After walking through the Siq, we came to the Treasury. The view was amazing. You turn the corner and see through a little crack...The Treasury!



We got there so early in the morning and the sun was glinting off the Treasury. It is absolutely amazing! I cannot imagine how anyone could carve something like this out of a cliff. We had it all to ourselves (for about 2 minutes until we were bombarded by Bedouins!)

They had the inside of the Treasury blocked off, but it was okay because we could still look inside of it. Like most buildings in Petra, the inside has been robbed and/or excavated so it is just an empty square room. Not too exciting, but still amazing that someone carved it thousands of years ago!



We were a little upset that it wasn't as exciting as Indiana Jones...no booby-traps!?!? But it was still really cool. The detail on this building is amazing!

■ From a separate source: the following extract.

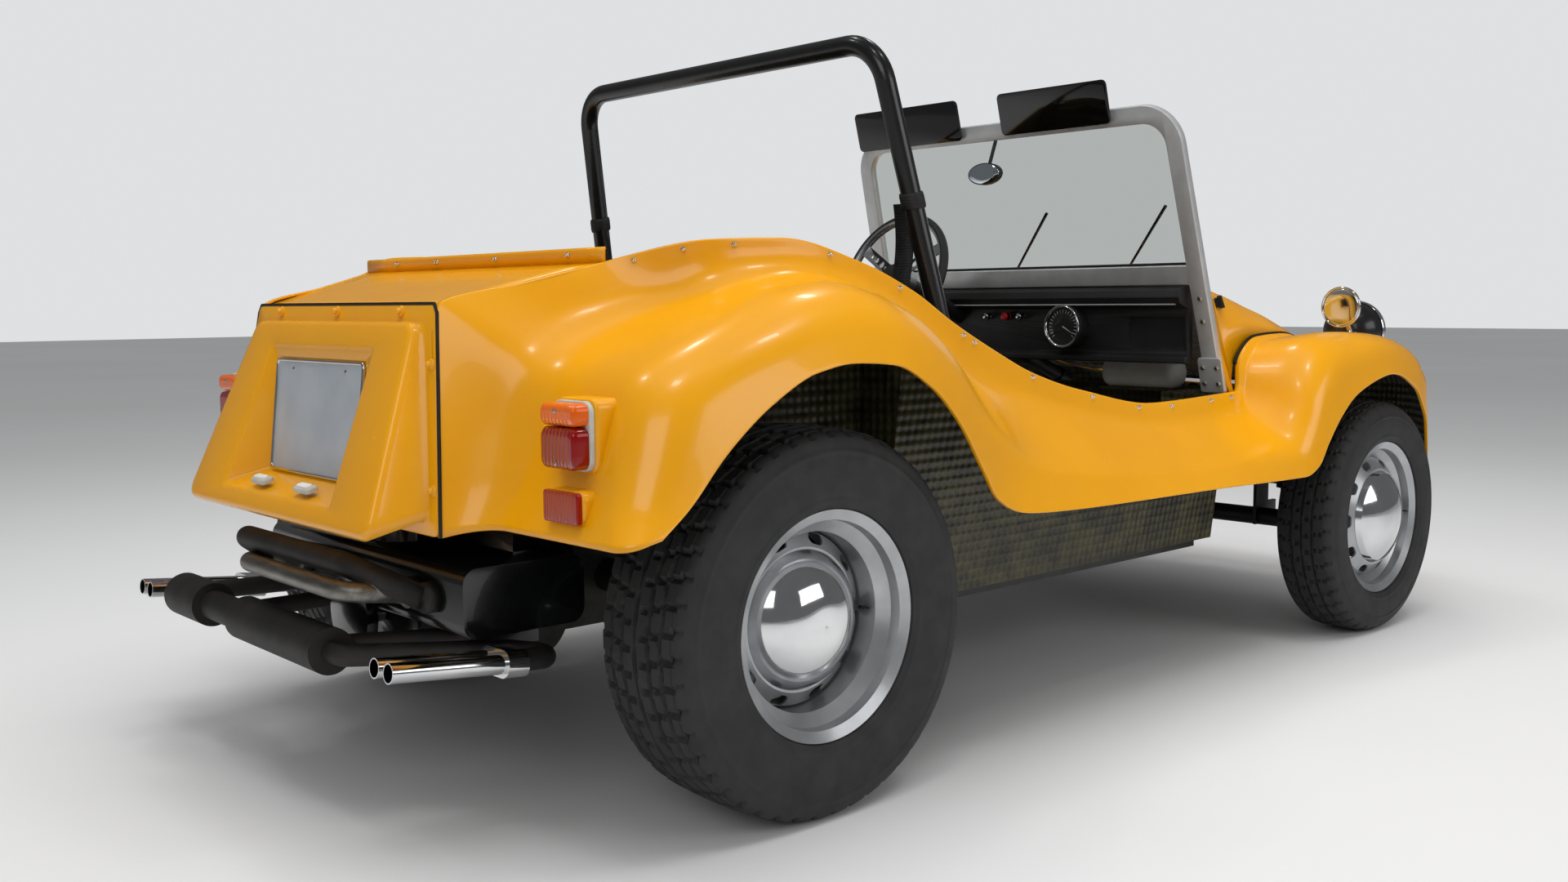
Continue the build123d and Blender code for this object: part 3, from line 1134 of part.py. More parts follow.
with BuildPart() as exhaust_tips:
    for tip_row in tip_rows:
        root = tip_root(*tip_row)
        for spread in (-tip_spread, tip_spread):
            with BuildSketch(Plane(origin=root + Vector(0, spread, 0), x_dir=(0, 1, 0), z_dir=tip_axis)):
                Circle(tip_r)
            extrude(amount=tip_length)
        with BuildSketch(Plane(origin=root - tip_axis * clamp_length, x_dir=(0, 1, 0), z_dir=tip_axis)):
            SlotOverall(2 * tip_spread + 2 * clamp_r, 2 * clamp_r)
        extrude(amount=clamp_length + 6)
        for spread in (-tip_spread, tip_spread):
            with BuildSketch(Plane(origin=root + Vector(0, spread, 0), x_dir=(0, 1, 0), z_dir=tip_axis)):
                Circle(tip_bore_r)
            extrude(amount=tip_length, mode=Mode.SUBTRACT)
exhaust_tips.part.label = "exhaust_tips"
export_step(exhaust_tips.part, "parts/exhaust_tips.step")

# Tail lamps on their pads: a flat base and a rounded lens; and the reflectors below
lens_t, lamp_base_t, lamp_w, lamp_h, lens_inset, lens_round = 32, 8, 104, 110, 3, 12
with BuildPart() as tail_lamps:
    for side_y in (-1, 1):
        pad_w, pad_z, pad_x = tail_lamp_pad[2], tail_lamp_pad[3], tail_lamp_pad[6]
        with BuildSketch(Plane.YZ.offset(pad_x - seat_gap)):
            with Locations((side_y * pad_w, pad_z)):
                RectangleRounded(lamp_w, lamp_h, 18)
        extrude(amount=-lamp_base_t)
        with BuildSketch(Plane.YZ.offset(pad_x - seat_gap - lamp_base_t)):
            with Locations((side_y * pad_w, pad_z)):
                RectangleRounded(lamp_w - 2 * lens_inset, lamp_h - 2 * lens_inset, 16)
        extrude(amount=-lens_t)
    for rear_face in tail_lamps.faces().group_by(Axis.X)[0]:
        fillet(rear_face.edges(), radius=lens_round)
tail_lamps.part.label = "tail_lamps"
export_step(tail_lamps.part, "parts/tail_lamps.step")

reflector_w, reflector_h, reflector_t = 94, 50, 10
with BuildPart() as tail_reflectors:
    for side_y in (-1, 1):
        with BuildSketch(Plane.YZ.offset(reflector_pad[6] - seat_gap)):
            with Locations((side_y * reflector_pad[2], reflector_pad[3])):
                RectangleRounded(reflector_w, reflector_h, 5)
        extrude(amount=-reflector_t)
tail_reflectors.part.label = "tail_reflectors"
export_step(tail_reflectors.part, "parts/tail_reflectors.step")

# Headlamps: round-backed bowls on short feet from the bonnet's shoulders, and domed lenses
lamp_x, lamp_mid_w, lamp_z, bowl_r = 1293, 560, 816, 84
rim_ring_r, rim_ring_t, lens_rise = 86, 16, 22
foot_w, foot_r = 500, 16
bonnet_low, bonnet_high = bonnet_stations[5], bonnet_stations[6]
foot_share = (lamp_x - 20 - bonnet_low[0]) / (bonnet_high[0] - bonnet_low[0])


def bonnet_flank_height(half_width, share):
    """Height of the bonnet's flank between two table rows at a half width."""
    heights = []
    for row in (bonnet_low, bonnet_high):
        seam_z, seam_w, top_z, shoulder_w = row[1], row[2], row[4], row[5]
        shoulder_z = seam_z + (top_z - seam_z) * row[6]
        heights.append(seam_z + (shoulder_z - seam_z) * (seam_w - half_width) / (seam_w - shoulder_w))
    return heights[0] + (heights[1] - heights[0]) * share


flank_drop = bonnet_flank_height(foot_w, foot_share) - bonnet_flank_height(foot_w + foot_r, foot_share)
foot_z = bonnet_flank_height(foot_w, foot_share) + flank_drop + 2.2
with BuildPart() as headlamp_shells:
    for side_y in (-1, 1):
        with BuildSketch(Plane.XY):
            with BuildLine():
                Line((0, 0), (bowl_r + rim_ring_t, 0))
                Line((bowl_r + rim_ring_t, 0), (bowl_r + rim_ring_t, rim_ring_r))
                Line((bowl_r + rim_ring_t, rim_ring_r), (bowl_r, rim_ring_r))
                Line((bowl_r, rim_ring_r), (bowl_r, bowl_r))
                ThreePointArc((bowl_r, bowl_r), (bowl_r * (1 - sqrt(0.5)), bowl_r * sqrt(0.5)), (0, 0))
            make_face()
        bowl = revolve(axis=Axis.X, mode=Mode.PRIVATE)
        add(Pos(lamp_x - bowl_r, side_y * lamp_mid_w, lamp_z) * bowl)
        with BuildSketch(Plane.XY.offset(foot_z)):
            with Locations((lamp_x - 20, side_y * foot_w)):
                Circle(foot_r)
        extrude(amount=lamp_z - 30 - foot_z)
headlamp_shells.part.label = "headlamp_shells"
export_step(headlamp_shells.part, "parts/headlamp_shells.step")

with BuildPart() as headlamp_lenses:
    for side_y in (-1, 1):
        with BuildSketch(Plane.YZ.offset(lamp_x + rim_ring_t + seat_gap)):
            with Locations((side_y * lamp_mid_w, lamp_z)):
                Circle(rim_ring_r - 6)
        with BuildSketch(Plane.YZ.offset(lamp_x + rim_ring_t + seat_gap + lens_rise)):
            with Locations((side_y * lamp_mid_w, lamp_z)):
                Circle(rim_ring_r - 42)
        loft()
headlamp_lenses.part.label = "headlamp_lenses"
export_step(headlamp_lenses.part, "parts/headlamp_lenses.step")

# Front indicators on the nose, square to its slanted front
indicator_w, indicator_z, indicator_r, indicator_t = 420, 560, 32, 22
indicator_gap = 0.8
outer_row, inner_row = nose_stations[3], nose_stations[4]


def nose_front(row, z):
    """Point of the nose's front line in a row of the nose table at a height below the knee."""
    share = (row[6] - z) / (row[6] - row[8])
    return Vector(row[1] + row[5] + (row[7] - row[5]) * share, row[0], z)


outer_point, inner_point = nose_front(outer_row, indicator_z), nose_front(inner_row, indicator_z)
indicator_share = (outer_row[0] - indicator_w) / (outer_row[0] - inner_row[0])
indicator_point = outer_point + (inner_point - outer_point) * indicator_share
nose_line = (inner_point - outer_point).normalized()
with BuildPart() as front_indicators:
    for side_y in (-1, 1):
        normal = Vector(-nose_line.Y, side_y * nose_line.X, 0)
        seat = Vector(indicator_point.X, side_y * indicator_point.Y, indicator_z) + normal * indicator_gap
        with BuildSketch(Plane(origin=seat, x_dir=(0, 0, 1), z_dir=normal)):
            Circle(indicator_r)
        extrude(amount=indicator_t)
front_indicators.part.label = "front_indicators"
export_step(front_indicators.part, "parts/front_indicators.step")

# Fender mirrors: a round bowl with a stalk down to the fender's crown
mirror_x, mirror_w, mirror_z, mirror_r, mirror_t = 1000, 665, 888, 55, 24
stalk_r, stalk_foot_r, stalk_foot_t = 6, 15, 6
mirror_row = side_stations[19]
mirror_foot = fender_point(mirror_row, mirror_w)
stalk_foot_z = mirror_foot.Z + (fender_point(mirror_row, mirror_w + stalk_foot_r).Z - mirror_foot.Z) - 1
with BuildPart() as fender_mirrors:
    for side_y in (-1, 1):
        with BuildSketch(Plane.YZ.offset(mirror_x)):
            with Locations((side_y * mirror_w, mirror_z)):
                Circle(mirror_r)
        with BuildSketch(Plane.YZ.offset(mirror_x + mirror_t)):
            with Locations((side_y * mirror_w, mirror_z)):
                Circle(mirror_r * 0.55)
        loft()
        foot = Vector(mirror_foot.X, side_y * mirror_w, stalk_foot_z)
        with BuildSketch(Plane.XY.offset(foot.Z)):
            with Locations((foot.X, foot.Y)):
                Circle(stalk_foot_r)
        extrude(amount=stalk_foot_t)
        head = Vector(mirror_x + mirror_t / 2, side_y * mirror_w, mirror_z - 12)
        base = foot + Vector(0, 0, stalk_foot_t / 2)
        with BuildSketch(Plane(origin=base, z_dir=head - base)):
            Circle(stalk_r)
        extrude(amount=(head - base).length)
fender_mirrors.part.label = "fender_mirrors"
export_step(fender_mirrors.part, "parts/fender_mirrors.step")

# Front bumper tube on two stays from the upper axle tube
bumper_r, bumper_z, bumper_w, bumper_stay_w = 21, 378, 520, 250
stay_w, stay_t, stay_z = 34, 8, 380
with BuildPart() as front_bumper:
    with BuildSketch(Plane.XZ.offset(-bumper_w)):
        with Locations((nose_x - bumper_r, bumper_z)):
            Circle(bumper_r)
    extrude(amount=2 * bumper_w)
    for side_y in (-1, 1):
        with BuildSketch(Plane.XY.offset(stay_z)):
            with Locations(((beam_x + beam_r + seat_gap + nose_x - bumper_r) / 2, side_y * bumper_stay_w)):
                Rectangle(nose_x - bumper_r - beam_x - beam_r - seat_gap, stay_w)
        extrude(amount=stay_t)
front_bumper.part.label = "front_bumper"
export_step(front_bumper.part, "parts/front_bumper.step")

# Bonnet hinge: pins under the front coaming, brackets on the body and hooked arms on the bonnet
hinge_x, hinge_z, hinge_w = 1500, 622, 96
pin_r, hinge_eye_r = 3, 6
bracket_t, arm_width, arm_strip = 12, 10, 8
arm_low_z, arm_rear_x, arm_high_z, arm_slope = 586, 1444, 685.1, 0.7
bracket_low_z, bracket_high_z = 612, 631.7
with BuildPart() as bonnet_hinge_brackets:
    for side_y in (-1, 1):
        with BuildSketch(Plane.XZ.offset(-side_y * hinge_w)):
            with BuildLine():
                Polyline((hinge_x - 14, bracket_low_z), (hinge_x + 8, bracket_low_z), (hinge_x + 8, hinge_z),
                         (hinge_x - 3, bracket_high_z), (hinge_x - 14, bracket_high_z), close=True)
            make_face()
            with Locations((hinge_x, hinge_z)):
                Circle(pin_r + fit_gap, mode=Mode.SUBTRACT)
        extrude(amount=side_y * bracket_t)
bonnet_hinge_brackets.part.label = "bonnet_hinge_brackets"
export_step(bonnet_hinge_brackets.part, "parts/bonnet_hinge_brackets.step")

with BuildPart() as bonnet_hinge_arms:
    for side_y in (-1, 1):
        with BuildSketch(Plane.XZ.offset(-side_y * (hinge_w + 1))):
            with BuildLine():
                Polyline((hinge_x - arm_strip / 2, hinge_z), (hinge_x - arm_strip / 2, arm_low_z + arm_strip),
                         (arm_rear_x + arm_strip, arm_low_z + arm_strip),
                         (arm_rear_x + arm_strip, arm_high_z - arm_slope * arm_strip),
                         (arm_rear_x, arm_high_z), (arm_rear_x, arm_low_z),
                         (hinge_x + arm_strip / 2, arm_low_z),
                         (hinge_x + arm_strip / 2, hinge_z), close=True)
            make_face()
            with Locations((hinge_x, hinge_z)):
                Circle(hinge_eye_r)
        extrude(amount=-side_y * arm_width)
        with BuildSketch(Plane.XZ.offset(-side_y * (hinge_w + 2))):
            with Locations((hinge_x, hinge_z)):
                Circle(pin_r)
        extrude(amount=side_y * (bracket_t + 4))
bonnet_hinge_arms.part.label = "bonnet_hinge_arms"
export_step(bonnet_hinge_arms.part, "parts/bonnet_hinge_arms.step")

# Bonnet latches: rubber T-handles on the bonnet's flanks, near its rear edge
latch_x, latch_z, latch_gap = 640, 902, 0.45
latch_plate_w, latch_plate_h, latch_plate_t = 42, 26, 5
latch_bar_w, latch_bar_h, latch_bar_t = 14, 34, 9


def flank_point(row, z):
    """Point of the bonnet's flank in a row of its table at a height."""
    seam_x, seam_z, seam_w, top_x, top_z, shoulder_w, shoulder_share = row[:7]
    share = (z - seam_z) / ((top_z - seam_z) * shoulder_share)
    return Vector(seam_x + (top_x - seam_x) * share * shoulder_share, seam_w + (shoulder_w - seam_w) * share, z)


latch_rear, latch_front = flank_point(bonnet_stations[0], latch_z), flank_point(bonnet_stations[1], latch_z)
latch_along = (latch_front - latch_rear).normalized()
latch_spot = latch_rear + latch_along * ((latch_x - latch_rear.X) / latch_along.X)
latch_below = flank_point(bonnet_stations[1], latch_z - 40)
latch_up = (latch_front - latch_below).normalized()
with BuildPart() as bonnet_latches:
    for side_y in (-1, 1):
        along = Vector(latch_along.X, side_y * latch_along.Y, latch_along.Z)
        upward = Vector(latch_up.X, side_y * latch_up.Y, latch_up.Z)
        normal = along.cross(upward).normalized()
        normal = normal if normal.Y * side_y > 0 else normal * -1
        spot = Vector(latch_spot.X, side_y * latch_spot.Y, latch_spot.Z) + normal * latch_gap
        latch_plane = Plane(origin=spot, x_dir=along, z_dir=normal)
        with BuildSketch(latch_plane):
            RectangleRounded(latch_plate_w, latch_plate_h, 5)
        extrude(amount=latch_plate_t)
        with BuildSketch(latch_plane.offset(latch_plate_t)):
            Rectangle(latch_bar_w, latch_bar_h)
        extrude(amount=latch_bar_t)
bonnet_latches.part.label = "bonnet_latches"
export_step(bonnet_latches.part, "parts/bonnet_latches.step")

# Plate lamps on the floor of the recess
plate_lamp_y, plate_lamp_w, plate_lamp_d, plate_lamp_h = 95, 60, 26, 14
plate_lamp_at, plate_lamp_drop = plate_depth + 55, 17.1
with BuildPart() as plate_lamps:
    for side_y in (-1, 1):
        with BuildSketch(seam_plane.offset(plate_lamp_at - plate_lamp_d / 2)):
            with Locations((side_y * plate_lamp_y, recess_floor - plate_lamp_drop + plate_lamp_h / 2)):
                RectangleRounded(plate_lamp_w, plate_lamp_h, 4)
        extrude(amount=plate_lamp_d)
plate_lamps.part.label = "plate_lamps"
export_step(plate_lamps.part, "parts/plate_lamps.step")
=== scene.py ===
import json
import math

import bmesh
import bpy
import numpy as np
from mathutils import Matrix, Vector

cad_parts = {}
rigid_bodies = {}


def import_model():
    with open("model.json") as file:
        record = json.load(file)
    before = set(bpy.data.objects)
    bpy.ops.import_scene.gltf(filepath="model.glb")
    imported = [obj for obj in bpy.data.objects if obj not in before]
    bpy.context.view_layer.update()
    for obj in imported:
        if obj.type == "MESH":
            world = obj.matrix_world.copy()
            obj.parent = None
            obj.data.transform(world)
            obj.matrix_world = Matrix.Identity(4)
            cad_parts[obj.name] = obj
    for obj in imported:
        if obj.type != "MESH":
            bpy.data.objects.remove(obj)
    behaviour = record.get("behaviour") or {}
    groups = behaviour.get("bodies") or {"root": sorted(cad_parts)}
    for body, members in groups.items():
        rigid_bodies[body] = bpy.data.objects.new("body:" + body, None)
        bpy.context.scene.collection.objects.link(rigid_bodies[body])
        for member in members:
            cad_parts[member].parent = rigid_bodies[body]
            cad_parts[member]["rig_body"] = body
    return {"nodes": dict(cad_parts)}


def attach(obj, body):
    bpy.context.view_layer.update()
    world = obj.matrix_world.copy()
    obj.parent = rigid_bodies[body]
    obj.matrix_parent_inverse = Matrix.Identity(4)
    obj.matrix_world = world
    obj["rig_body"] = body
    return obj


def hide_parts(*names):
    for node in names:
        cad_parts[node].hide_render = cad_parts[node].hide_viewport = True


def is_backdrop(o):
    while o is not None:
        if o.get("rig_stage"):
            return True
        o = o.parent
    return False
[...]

Bedouins stand around and try to sell you camel rides. There are a ton of camels in Petra! Riding a camel is not like riding a horse, however. You have to swing your leg in front of the saddle where the hump is the smallest otherwise you end up doing the splits on the camels back. I speak from experience. Camels are huge! They groan and moan all the time. They are definitely very interesting animals. (Actually they are all over the place. We see them as road kill...running around the desert wild...all over. It's pretty neat!)

Us in the Siq with the Treasury in the Background


We couldn't really decide which pictures to put on so we made a collage. The treasury is really neat! I could stand and look at it all day! It is defiantly the most intricate building in Petra.